Somehow people do not understand this. They really think we are getting filled up. Look at the map of this country. See the valley of the Mississippi. Put your hand on it. Trace the rivers coming from the Rocky Mountains and the Alleghanies, and sweeping down to the Gulf, and know that in the valley of the Mississippi, with its wondrous tributaries, there can live and there can be civilized and educated five hundred millions of human beings.
Let us have some sense. I want to show you how far this goes beyond the intellectual horizon of some people who hold office. For instance: We have a tariff on lead, and by virtue of that tariff on lead nearly every silver mine is worked in this country. Take the tariff from lead and there would remain in the clutch of the rocks, of the quartz misers, for all time, millions and millions of silver; but when that is put with lead, and lead runs with silver, they can make enough on lead and silver to pay for the mining, and the result is that millions and millions are added every year to the wealth of the United States.

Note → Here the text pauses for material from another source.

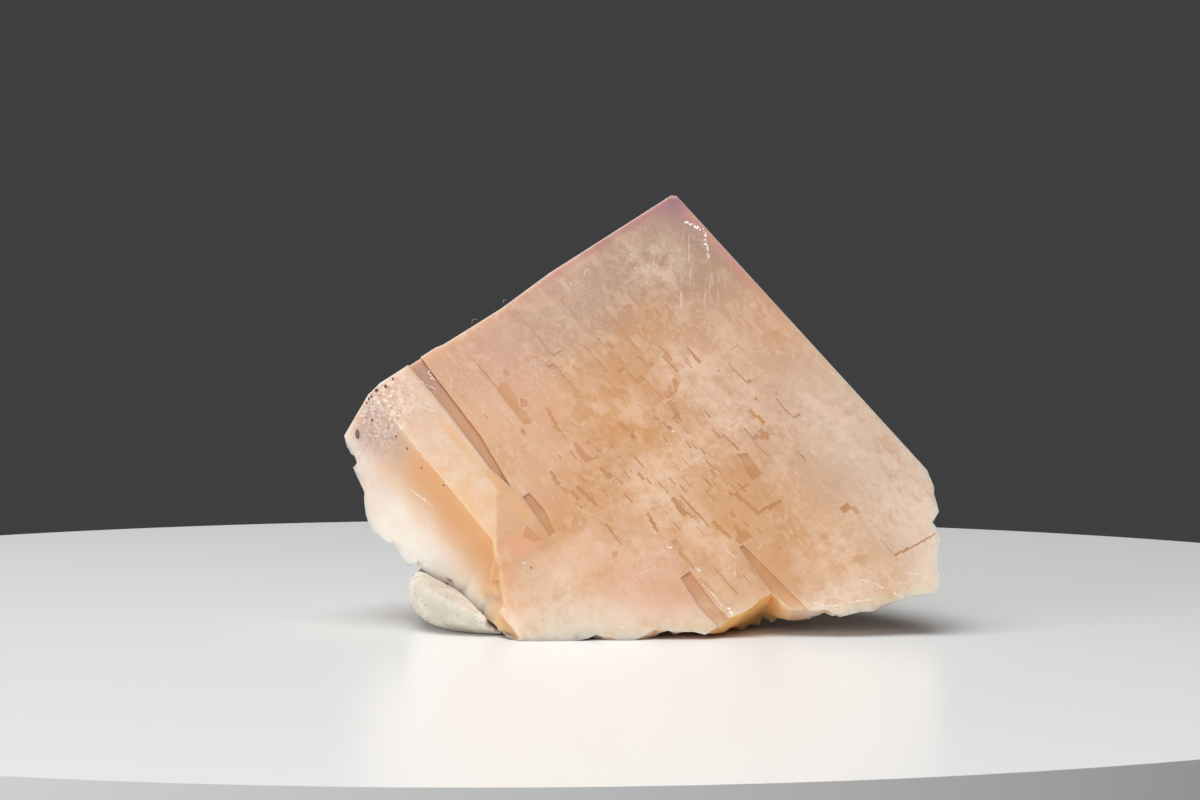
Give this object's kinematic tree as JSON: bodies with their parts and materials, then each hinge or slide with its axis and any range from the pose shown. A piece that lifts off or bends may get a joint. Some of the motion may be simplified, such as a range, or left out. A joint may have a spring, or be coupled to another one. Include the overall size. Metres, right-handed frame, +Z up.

Let me tell you another thing: There is not a State in the Union but has something it wants protected. And Louisiana—a Democratic State, and will be just as long as Democrats count the votes—Louisiana has the impudence to talk about free trade and yet it wants its sugar protected. Kentucky says free trade, except hemp; and if anything needs protection it is hemp. Missouri says hemp and lead. Colorado, lead and wool; and so you can make the tour of the States and every one is for free trade with an exception—that exception being to the advantage of that State, and when you put the exceptions together you have protected the industries of all the States.
Now, if the Democratic party is in favor of anything, it is in favor of free trade. If President Clevelands message means anything it means free trade. And why? Because it says to every man that gets protection: If you will look about you, you will find that you pay for something else that is protected more than you receive in benefits for what is protected of yours; consequently the logic of that is free trade. They believe in it I have no doubt. When the whole world is civilized, when men are everywhere free, when they all have something like the same tastes and ambitions, when they love their families and their children, when they want the same kind of food and roofs above them—if that day shall ever come—the world can afford to have its trade free, but do not put the labor of America on a par with the labor of the Old World.
Now, about taxes—internal revenue. That was resorted to in time of war. The Democratic party made it necessary. We had to tax everything to beat back the Democratic hosts, North and South. Now, understand me. I know that thousands and hundreds of thousands of individual Democrats were for this country, and were as pure patriots as ever marched beneath the flag. I know that—hundreds of thousands of them. I am speaking of the party organization that staid at home and passed resolutions that every time the Union forces won a victory the Constitution had been violated. I understand that. Those taxes were put on in time of war, because it was necessary. Direct taxation is always odious. A government dislikes, to be represented among all the people by a tax gatherer, by an official who visits homes carrying consternation and grief wherever he goes. Everybody, from the most ancient times of which I have ever read, until the present moment, dislikes a tax gatherer. I have never yet seen in any cemetery a monument with this inscription: "Sacred to the memory of the man who loved to pay his taxes." It is far better if we can collect the needed revenue of this Government indirectly. But, they say, you must not take the taxes off tobacco; you must not take the taxes off alcohol or spirits or whiskey. Why? Because it is immoral to take off the taxes. Do you believe that there was, on the average, any more drunkenness in this country before the tax was put on than there is now? I do not. I believe there is as much liquor drank to-day, per capita, as there ever was in the United States. I will not blame the Democratic party. I do not care what they drink. What they think is what I have to do with. I will be plain with them, because I know lots of fellows in the Democratic party, and that is the only bad thing about them—splendid fellows. And I know a good many Republicans, and I am willing to take my oath that that is the only good thing about them. So, let us all be fair.
I want the taxes taken from tobacco and whiskey; and why? Because it is a war measure that should not be carried on in peace; and in the second place, I do not want that system inaugurated in this country, unless there is an absolute necessity for it, and the moment the necessity is gone, stop it.
The moral side of this question? Only a couple of years ago, I think it was, the Prohibitionists said that they wanted this tax taken from alcohol. Why? Because as long as the Government licensed, as long as the Government taxed and received sixty millions of dollars in revenue, just so long the Government would make this business respectable, just so long the Government would be in partnership with this liquor crime. That is what they said then. Now we say take the tax off, and they say it is immoral. Now, I have a little philosophy about this. I may be entirely wrong, but I am going to give it to you. You never can make great men and great women, by keeping them out of the way of temptation. You have to educate them to withstand temptation. It is all nonsense to tie a man's hands behind him and then praise him for not picking pockets. I believe that temperance walks hand in hand with liberty. Just as life becomes valuable, people take care of it. Just as life is great, and splendid and noble, as long as the future is a kind of gallery filled with the ideal, just so long will we take care of ourselves and avoid dissipation of every kind. Do you know, I believe, as much as I believe that I am living, that if the Mississippi itself were pure whiskey and its banks loaf sugar, and all the flats covered with mint, and all the bushes grew teaspoons and tumblers, there would not be any more drunkenness than there is now!